Maybe if that's too much to ask, you can just gift a little backbone and sense of responsibility to 20 or so Republican senators who know, in their heart of hearts, they'd be setting their hair on fire if it was a president from the other party acting the way this one is. As the old song goes, there's no interest like self-interest. But hope springs eternal.

Of course, I'd like some things for those living in the Great White North. It's just that being Canadian, we tend to think of the suffering of others. At least we'd like to believe that.

The people in Alberta are having a tough time of it. They're feeling picked on and slighted by a federal government they didn't vote for. They're pretty sure the Prime Minister could just thumb his nose at the Supreme Court and get that damn pipeline built for them if he wasn't such a Trudeau. They think Quebec is robbing them blind. They'd prefer not to think of how the oil barons have led them down a dead end and successive provincial governments have pissed away a fortune. I know you probably can't fix these things, but could you at least make it so the rest of us don't have to listen to their endless whining? That alone would be a grand present.

And while we're on the subject of whining, could you please just put a gag on a certain former Liberal Justice Minister. I fear we're going to hear a whole new level of whining when she gets rightly booted out of the parliamentary offices she's no longer entitled to, except in her own mind's "truth."

Closer to home, we'd like some relief in Whistler. I know, I've already asked for snow but this isn't like that request. I'd like to ask for, well, nothing instead of something. You see, we have this chimerical thing called the Whistler Standard. It's an overblown sense of who we are and our place in the world. It's led to some egregious examples of excess over the years but at the crux of it, we've managed to bid up the price of building just about anything here.

So now our leaders—I frequently call them enablers—want to spend four-and-a-half-MILLION dollars to build a couple of new public toilets. They justify this by saying, "It's not real money, it's RMI money," or "That's just what it costs to build things these days." Problem is, it costs that much to build things these days because successive waves of enablers haven't noticed the big "sucker" tags someone pinned to the backs of their shirts.

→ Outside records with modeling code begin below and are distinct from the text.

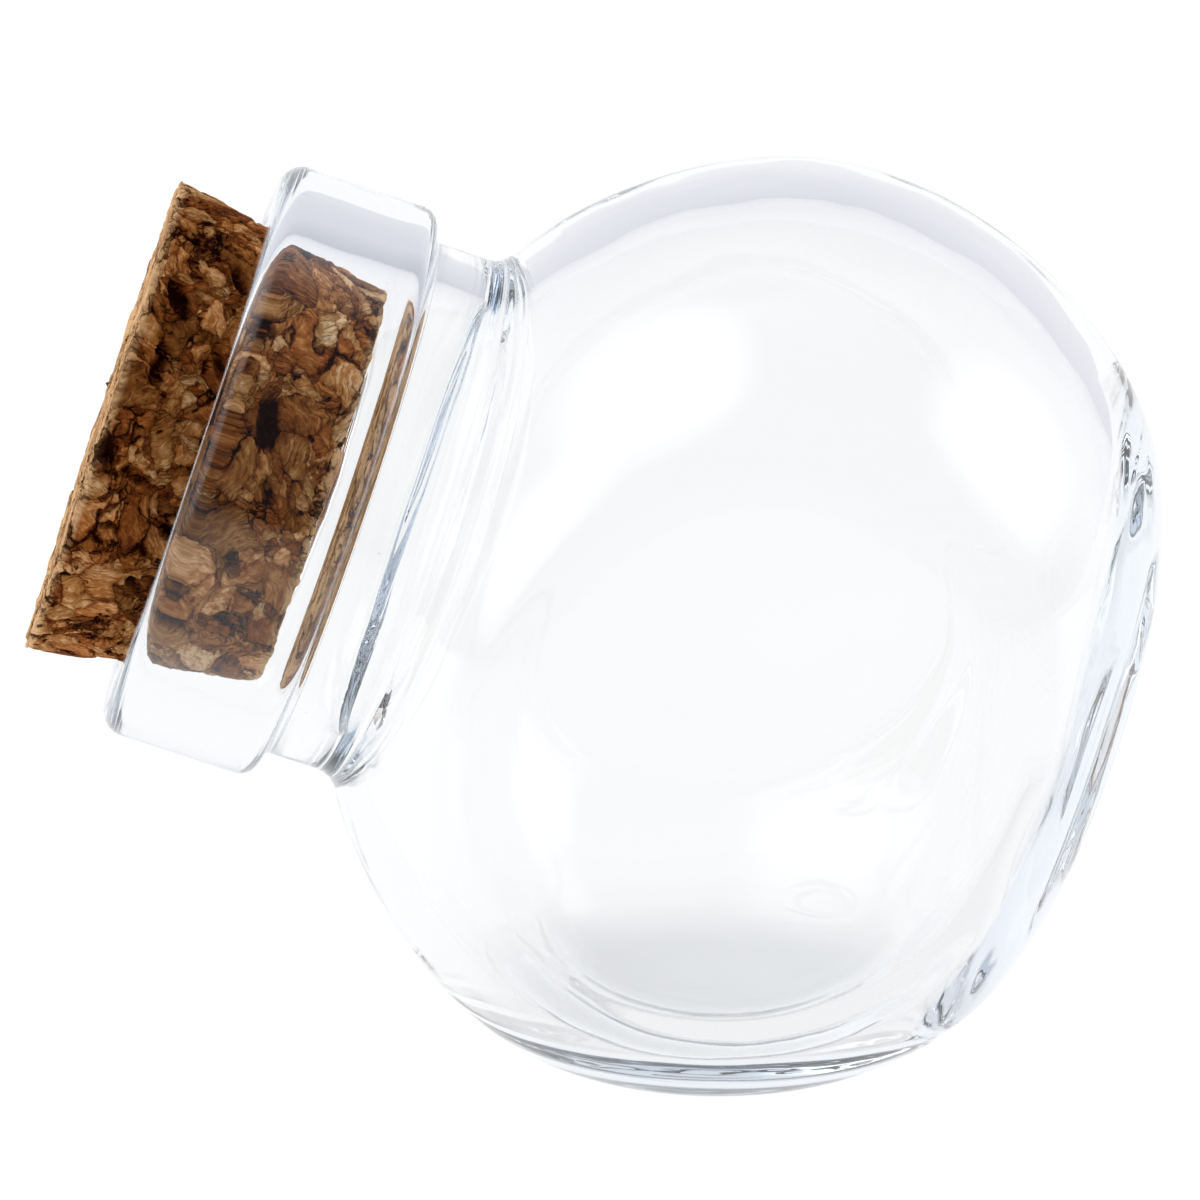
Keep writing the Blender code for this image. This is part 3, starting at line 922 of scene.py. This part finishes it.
# How bright that plain white is, to the eye and through glass, and as it lights the jar from below
TABLE_LEVEL = 1.03
TABLE_LEVEL_THROWN_BACK = 1.8

# How bright the table is in what the near wall mirrors: dark far in front, paler close to the jar,
# by way of each side of the wall, and white from the middle of the jar backwards
DARK_IN_FRONT = 0.05
NEAR_BY_OUTSIDE = 0.35
NEAR_BY_INSIDE = 0.95
FRONT_FADE = (-0.70, 0.05)
MIDDLE_FADE = (-0.09, 0.0)


def met_in_glass(tree, rays):
    """1 for rays that glass has mirrored or let through, 0 for others."""
    return maths(tree, "MAXIMUM", rays["Is Glossy Ray"], rays["Is Transmission Ray"])


def mirrored_by(tree, rays, bounces):
    """1 for rays that reach what is mirrored after so many bounces, 0 for others."""
    return maths(tree, "COMPARE", rays["Ray Depth"], bounces, HALF_A_BOUNCE)


def table_material():
    """A white table, near plain white to the eye and through glass, that keeps the jar's shadow.

    Where the near wall of the glass mirrors the table in front of the jar, it is dark.
    """
    made = bpy.data.materials.new("white_table")
    made.use_nodes = True
    tree = made.node_tree
    shader = tree.nodes["Principled BSDF"]
    shader.inputs["Base Color"].default_value = (*TABLE_COLOUR, 1)
    shader.inputs["Roughness"].default_value = TABLE_ROUGHNESS
    rays = add_node(tree, "ShaderNodeLightPath").outputs
    in_glass = met_in_glass(tree, rays)
    by_outside = mirrored_by(tree, rays, OUTSIDE_MIRRORS)
    by_inside = mirrored_by(tree, rays, INSIDE_MIRRORS)
    mirrored = maths(tree, "MULTIPLY", in_glass, maths(tree, "MAXIMUM", by_outside, by_inside))
    place = add_node(tree, "ShaderNodeTexCoord").outputs["Object"]
    from_foot = add_node(tree, "ShaderNodeVectorMath", {
        0: place, 1: MOUNTS["resting_foot"]["pos_m"]}, operation="DISTANCE").outputs["Value"]
    share_in_glass = ramped(
        tree, from_foot, *UNDER_FOOT, TABLE_SHARE_UNDER_FOOT, TABLE_SHARE_IN_GLASS)
    share = maths(
        tree, "MAXIMUM", maths(tree, "MULTIPLY", rays["Is Camera Ray"], TABLE_SHARE_SEEN),
        maths(tree, "MULTIPLY", in_glass, share_in_glass))
    share = maths(tree, "MAXIMUM", share, mirrored)
    share = maths(tree, "MAXIMUM", share, maths(
        tree, "MULTIPLY", rays["Is Diffuse Ray"], TABLE_SHARE_THROWN_BACK))
    near_level = between(tree, by_inside, NEAR_BY_OUTSIDE, NEAR_BY_INSIDE)
    backwards = part_of(tree, place, "Y")
    front = ramped(tree, backwards, *FRONT_FADE, DARK_IN_FRONT, near_level)
    front = maths(tree, "MAXIMUM", front, ramped(tree, backwards, *MIDDLE_FADE))
    strength = between(tree, rays["Is Diffuse Ray"], TABLE_LEVEL, TABLE_LEVEL_THROWN_BACK)
    strength = between(tree, mirrored, strength, front)
    glow = add_node(tree, "ShaderNodeEmission", {"Color": (1, 1, 1, 1), "Strength": strength})
    mixed = add_node(tree, "ShaderNodeMixShader", {0: share})
    tree.links.new(shader.outputs[0], mixed.inputs[1])
    tree.links.new(glow.outputs[0], mixed.inputs[2])
    tree.links.new(mixed.outputs[0], tree.nodes["Material Output"].inputs["Surface"])
    return made


# Soft bright windows that the glass mirrors: direction, half width as an angle, and level
WINDOWS = (
    ((-0.50, -0.03, 0.86), 0.50, 1.5),
    ((0.87, 0.08, 0.49), 0.42, 1.5),
    ((-0.86, -0.30, 0.40), 0.45, 1.6),
)

# Colours of the room to the glass, from its floor to its ceiling, and what they are multiplied by
# from in front, at 0, to behind, at 1: once for all glass, and once for what the near wall mirrors
ROOM_TONES = (
    (0.00, (1.04, 1.04, 1.05)),
    (0.17, (1.00, 1.00, 1.02)),
    (0.42, (0.95, 0.955, 0.98)),
    (0.64, (0.74, 0.75, 0.79)),
    (1.00, (0.76, 0.78, 0.82)),
)
FRONT_TONES = (
    (0.00, (0.74, 0.79, 0.84)),
    (0.45, (0.82, 0.85, 0.89)),
    (0.62, (1.0, 1.0, 1.0)),
)
MIRRORED_TONES = (
    (0.00, (0.03, 0.03, 0.03)),
    (0.42, (0.08, 0.08, 0.09)),
    (0.55, (0.25, 0.26, 0.27)),
    (0.68, (1.0, 1.0, 1.0)),
)

# How far the inside of the near wall mirrors the room in those tones, and its tint there
INSIDE_SHARE = 0.9
INSIDE_TINT = (0.69, 0.70, 0.75)

# How brightly the room lights a surface from behind and from in front, and where it changes
ROOM_LIGHT = 1.05
ROOM_LIGHT_IN_FRONT = 0.15
ROOM_LIGHT_FADE = (0.25, 0.60)


def studio_world():
    """White to the eye. A pale room to the glass, dark in front in what the near wall mirrors.

    To lit surfaces it is plain light, less of it from in front.
    """
    world = bpy.data.worlds.new("studio")
    bpy.context.scene.world = world
    world.use_nodes = True
    tree = world.node_tree
    tree.nodes.clear()
    towards = add_node(tree, "ShaderNodeTexCoord").outputs["Generated"]
    room = stops(tree, part_of(tree, towards, "Z"), *ROOM_TONES)
    backwards = maths(tree, "MULTIPLY_ADD", part_of(tree, towards, "Y"), 0.5, 0.5)
    front = stops(tree, backwards, *FRONT_TONES)
    mirrored_front = stops(tree, backwards, *MIRRORED_TONES)
    rays = add_node(tree, "ShaderNodeLightPath").outputs
    front = blended(tree, mirrored_by(tree, rays, OUTSIDE_MIRRORS + 1), front, mirrored_front)
    inside_front = blended(tree, 1.0, mirrored_front, (*INSIDE_TINT, 1), "MULTIPLY")
    front = blended(tree, maths(tree, "MULTIPLY", mirrored_by(
        tree, rays, INSIDE_MIRRORS + 1), INSIDE_SHARE), front, inside_front)
    room = blended(tree, 1.0, room, front, "MULTIPLY")
    for direction, spread, level in WINDOWS:
        near = dot(tree, towards, Vector(direction).normalized())
        glow = ramped(tree, near, math.cos(spread), 1.0, 0.0, level)
        room = blended(tree, 1.0, room, glow, "ADD")
    lit = ramped(tree, backwards, *ROOM_LIGHT_FADE, ROOM_LIGHT_IN_FRONT, ROOM_LIGHT)
    seen = blended(tree, met_in_glass(tree, rays), lit, room)
    seen = blended(tree, rays["Is Camera Ray"], seen, (1, 1, 1, 1))
    background = add_node(tree, "ShaderNodeBackground", {"Color": seen, "Strength": 1.0})
    out = tree.nodes.new("ShaderNodeOutputWorld")
    tree.links.new(background.outputs[0], out.inputs["Surface"])


# Lamps: name, place, length of the sides and power in watts
SOFTBOXES = (
    ("top_softbox", (-0.35, 0.05, 1.12), 0.50, 3.0),
    ("left_softbox", (-1.05, 0.10, 0.55), 0.60, 3.0),
    ("right_softbox", (1.05, 0.15, 0.64), 0.60, 2.0),
)


def softbox(name, place, size, watts):
    """A large square lamp that faces the jar and lights it, but isn't mirrored in the glass."""
    bpy.ops.object.light_add(type="AREA", location=place)
    lamp = bpy.context.object
    lamp.name = name
    lamp.data.size = size
    lamp.data.energy = watts
    lamp.visible_glossy = False
    lamp.visible_transmission = False
    towards = BELLY_CENTRE - Vector(place)
    lamp.rotation_euler = towards.to_track_quat("-Z", "Y").to_euler()


# Light runs along inside the thick base, turned back many times before it comes out
GLASS_BOUNCES = 24

# Where the camera aims: the real size of a pixel at the belly, the pixel of the belly's middle and
# that of the middle of the frame. After them, the nearest that it sees
SCALE_AT_BELLY = 0.00009
BELLY_PIXEL = (731, 623)
MIDDLE_PIXEL = (600, 600)
NEAREST_SEEN = 0.01


class ROUNDJAR_OT_studio(bpy.types.Operator):
    """Set the table, the light and the camera"""
    bl_idname = "round_jar.studio"
    bl_label = "Studio"
    bl_options = {"REGISTER", "UNDO"}

    def execute(self, context):
        studio = context.scene.round_jar_studio
        bpy.ops.object.select_all(action="DESELECT")
        bpy.ops.mesh.primitive_plane_add(size=studio.table_size)
        table = context.object
        table.name = "white_table"
        table.data.materials.append(table_material())
        studio_world()
        for lamp in SOFTBOXES:
            softbox(*lamp)

        turn, rise = studio.azimuth, studio.elevation
        back = Vector((
            math.sin(turn) * math.cos(rise), -math.cos(turn) * math.cos(rise), math.sin(rise)))
        right = Vector((math.cos(turn), math.sin(turn), 0))
        up = back.cross(right)
        aside = (MIDDLE_PIXEL[0] - BELLY_PIXEL[0]) * SCALE_AT_BELLY
        raised = (BELLY_PIXEL[1] - MIDDLE_PIXEL[1]) * SCALE_AT_BELLY
        target = BELLY_CENTRE + right * aside + up * raised
        place = BELLY_CENTRE + back * studio.camera_distance
        bpy.ops.object.camera_add(location=place)
        camera = context.object
        camera.rotation_euler = (target - place).to_track_quat("-Z", "Y").to_euler()
        camera.data.lens = studio.lens
        camera.data.clip_start = NEAREST_SEEN
        context.scene.camera = camera

        view = context.scene.view_settings
        view.view_transform = "Standard"
        cycles = context.scene.cycles
        cycles.max_bounces = GLASS_BOUNCES
        cycles.transmission_bounces = GLASS_BOUNCES
        cycles.glossy_bounces = GLASS_BOUNCES
        return {"FINISHED"}


class ROUNDJAR_PT_sidebar(bpy.types.Panel):
    """Lists the jar's pieces, its studio and their settings"""
    bl_idname = "ROUNDJAR_PT_sidebar"
    bl_label = "Round jar"
    bl_space_type = "VIEW_3D"
    bl_region_type = "UI"
    bl_category = "Round jar"

    def draw(self, context):
        scene = context.scene
        for operator, settings in (
                (ROUNDJAR_OT_glass, scene.round_jar_glass),
                (ROUNDJAR_OT_cork, scene.round_jar_cork),
                (ROUNDJAR_OT_studio, scene.round_jar_studio)):
            box = self.layout.box()
            box.operator(operator.bl_idname)
            for name in settings.__annotations__:
                box.prop(settings, name)


CLASSES = (
    RoundJarGlass, RoundJarCork, RoundJarStudio, ROUNDJAR_OT_glass, ROUNDJAR_OT_cork,
    ROUNDJAR_OT_studio, ROUNDJAR_PT_sidebar)


def register():
    for kind in CLASSES:
        bpy.utils.register_class(kind)
    bpy.types.Scene.round_jar_glass = PointerProperty(type=RoundJarGlass)
    bpy.types.Scene.round_jar_cork = PointerProperty(type=RoundJarCork)
    bpy.types.Scene.round_jar_studio = PointerProperty(type=RoundJarStudio)


def unregister():
    del bpy.types.Scene.round_jar_studio
    del bpy.types.Scene.round_jar_cork
    del bpy.types.Scene.round_jar_glass
    for kind in reversed(CLASSES):
        bpy.utils.unregister_class(kind)


def main():
    register()
    bpy.ops.round_jar.studio()
    bpy.ops.round_jar.glass()
    bpy.ops.round_jar.cork()


if __name__ == "__main__":
    main()
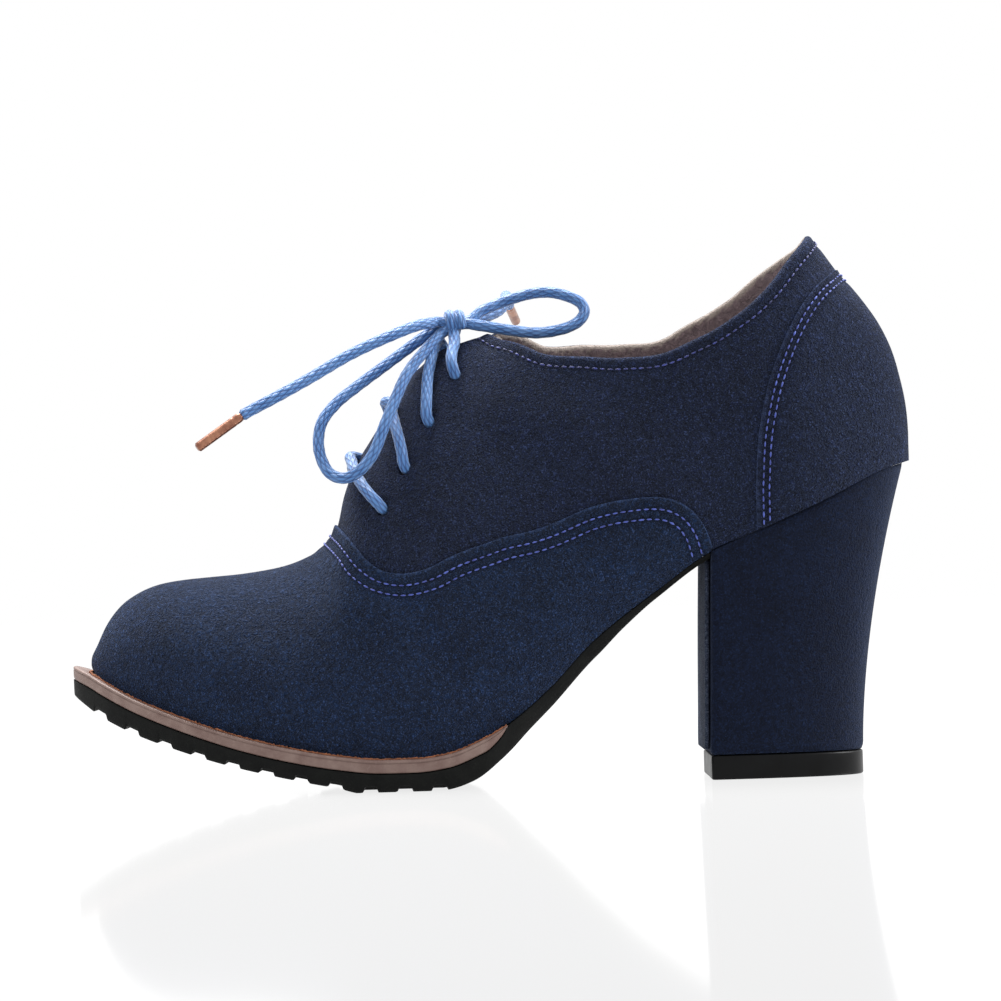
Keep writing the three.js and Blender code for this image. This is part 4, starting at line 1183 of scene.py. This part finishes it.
def cordFrames(line):
    tangent = unit(np.gradient(line, axis=0))
    first = unit(np.cross(tangent[0], [0.3, 0.2, 1.0]))
    sides = [first]
    for t in tangent[1:]:
        nextSide = sides[-1] - t * np.dot(sides[-1], t)
        sides.append(unit(nextSide))
    sides = np.array(sides)
    return tangent, sides, np.cross(tangent, sides)


def plaitedTube(skin, line, radius):
    # round plaited cord: strands cross in diamonds round it, and both ends are rounded off
    tangent, side, up = cordFrames(line)
    run = runOf(line)[:, None]
    a = np.linspace(0, 2 * math.pi, 32, endpoint=False)
    turn, phase = laces["strands"] * a[None, :] / 2, math.pi * run / laces["plaitPitch"]
    weave = np.abs(np.sin(turn + phase) * np.sin(turn - phase))
    size = radius * (1.0 - laces["weave"] * (0.6 - weave))
    points = ringsAround(line, side, up, a, size)
    whole = 2 * math.pi
    uv = np.dstack([np.broadcast_to(v, size.shape) for v in (a / whole, run / (whole * radius))])
    b = np.array([0.5, 0.9, 1.0])[:, None, None] * math.pi / 2
    caps = []
    for k, way in ((0, -1), (-1, 1)):
        centre = line[k] + tangent[k] * way * radius * 0.6 * np.sin(b)
        caps.append(centre + (points[k] - line[k]) * np.maximum(np.cos(b), 1e-5))
    points = np.concatenate([caps[0][::-1], points, caps[1]])
    uv = np.concatenate([np.repeat(uv[:1], 3, 0), uv, np.repeat(uv[-1:], 3, 0)])
    middle = len(points) // 2
    skin.grid(points, closed=True, outward=points[middle, 9] - points[middle].mean(0), uv=uv)


def eyeletPlace(row, side):
    return facingPlace(np.array([row[0]]), np.array([row[1]]), side)


def eyeletY(row, side):
    at, arch = eyeletPlace(row, side)
    return float(lastPoint(at, arch)[0, 1] - throatFrame(np.array([row[0]]))[0][0, 1])


def strandRoute(low, high, side, over, climb):
    # up out of its own hole, over the facing and the throat, and down under the facing across
    start, final = eyeletY(low, side), eyeletY(high, -side)
    crossing = 2.3 if over else -0.6
    rows = [(0.012, -4.2), (0.014, -2.0), (0.022, -0.2), (0.045, 1.05), (0.1, 1.6), (0.2, strandGrow),
            (0.34, strandGrow), (0.44, 1.9 if over else 1.1), (0.5, crossing), (0.55, 0.6 if over else -2.6),
            (0.6, -2.8), (0.66, -4.6)]
    t, grow = np.array(rows).T
    share = low[0] + (high[0] - low[0]) * t + climb * np.sin(np.clip(t / 0.5, 0, 1) * math.pi / 2)
    across = t ** (1 + climb * 4)
    return facingPoint(share, start * (1 - across) + final * across, grow)


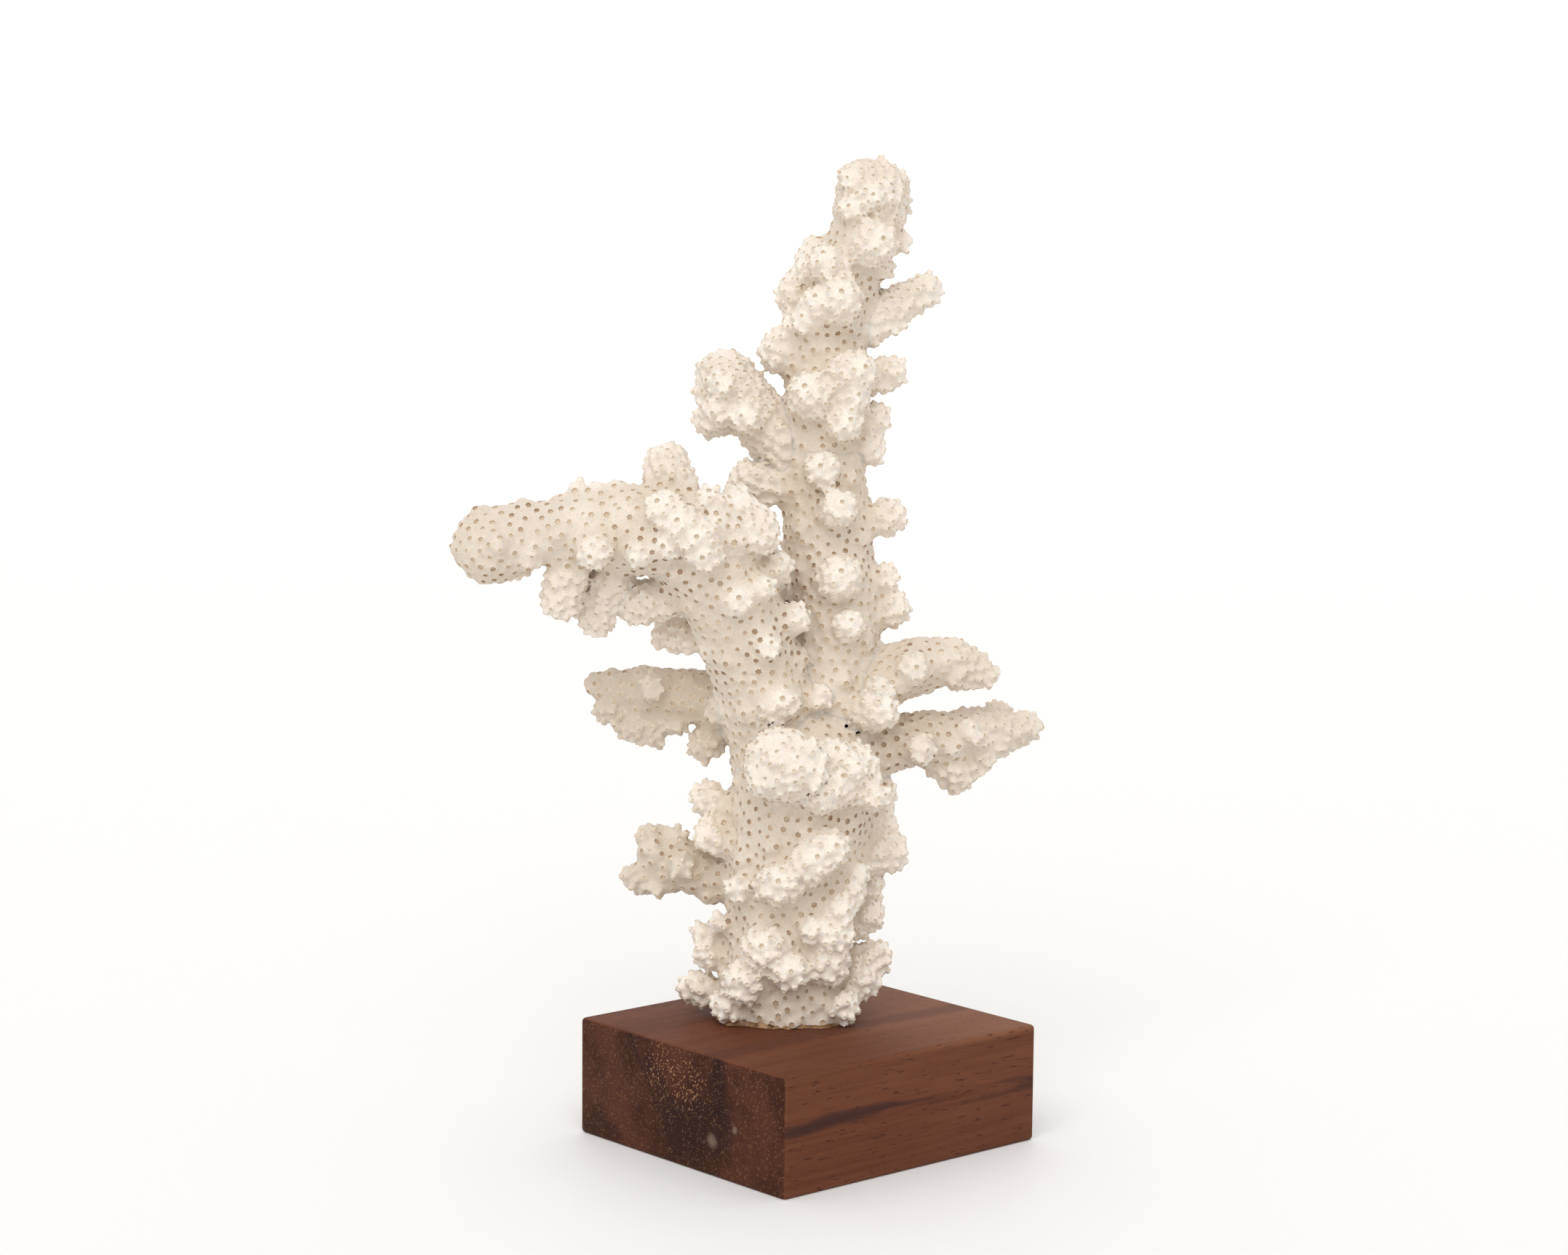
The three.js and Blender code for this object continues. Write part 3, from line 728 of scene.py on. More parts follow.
def curve_point(points, t):
    """A point of the smooth curve through the path at t, from 0 to 1, with its radius."""
    spans = len(points) - 1
    span = min(int(t * spans), spans - 1)
    part = t * spans - span
    here, there = points[span], points[span + 1]
    before = points[span - 1] if span else 2 * here - there
    after = points[span + 2] if span + 2 <= spans else 2 * there - here
    rate_in, rate_out = (there - before) / 2, (after - here) / 2
    shape = (
        here
        + rate_in * part
        + (3 * (there - here) - 2 * rate_in - rate_out) * part**2
        + (2 * (here - there) + rate_in + rate_out) * part**3
    )
    shape[3] = here[3] + (there[3] - here[3]) * part
    return shape


def limb_curve(limb):
    """The limb's path as many points, each x, y, z and radius."""
    points = np.array(limb["path"], float)
    return np.array([curve_point(points, i / CURVE_STEPS) for i in range(CURVE_STEPS + 1)])


def direction(start, end):
    """The way from one point to another, with a length of 1, and the length between them."""
    length = np.linalg.norm(end - start)
    return (end - start) / length, length


def step_lengths(curve):
    """How long each step of a limb's curve is."""
    return np.linalg.norm(np.diff(curve[:, :3], axis=0), axis=1)


def branchlet_root(curve, tip):
    """Where a branchlet leaves the limb's middle: near its tip and a little back from it."""
    middles = curve[:, :3]
    nearest = int(np.argmin(np.linalg.norm(middles - tip, axis=1)))
    reach = np.linalg.norm(middles[nearest] - tip)
    back = round(BRANCHLET_LEAN * reach / step_lengths(curve).mean())
    return middles[max(nearest - back, 0)]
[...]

So, if you could, please gift them the ability to say, "No. We're not going to build this at that price." I suspect if they said that more often if might have a mitigating effect. Maybe not, but it would be refreshing nonetheless.

Almost done, Santa. Promise.

It would be nice if you could gift Andrew Scheer a pat on the back. He's been kicked in the butt so much since October's election he'll probably wince when you pat him but it'll make him feel better once he realizes you don't have a knife in your hand. Poor Andy. Zero charisma, bad advice, worse team, can't walk his talk and no wing of the Conservative Party was happy with him: Too liberal for the rabid right, too conservative for the big tent folks. But maybe it's all for the best. Some folks just aren't cut out to be politicians. Too bad the party didn't know that when they elected him leader ... on the 13th ballot!

Finally, I don't think there's much you can do for dead-tree newspapers but maybe you can gift longevity to a few of the survivors. It seems inevitable we'll be down to just a handful by the end of the next decade and with any luck, the good ones will be able to survive the transition to digital. But with so much real, fake news floating in the interweb—not the Trumpian kind of fake news, anything he disagrees with, real fake news like the kind on Facebook—it'll be even more important for the few of us who still wonder what's really going on in the world to have a couple of sources we can believe.

I know that's a big ask but it's OK if you can't deliver. I'll still put out scotch and cookies for you Christmas Eve.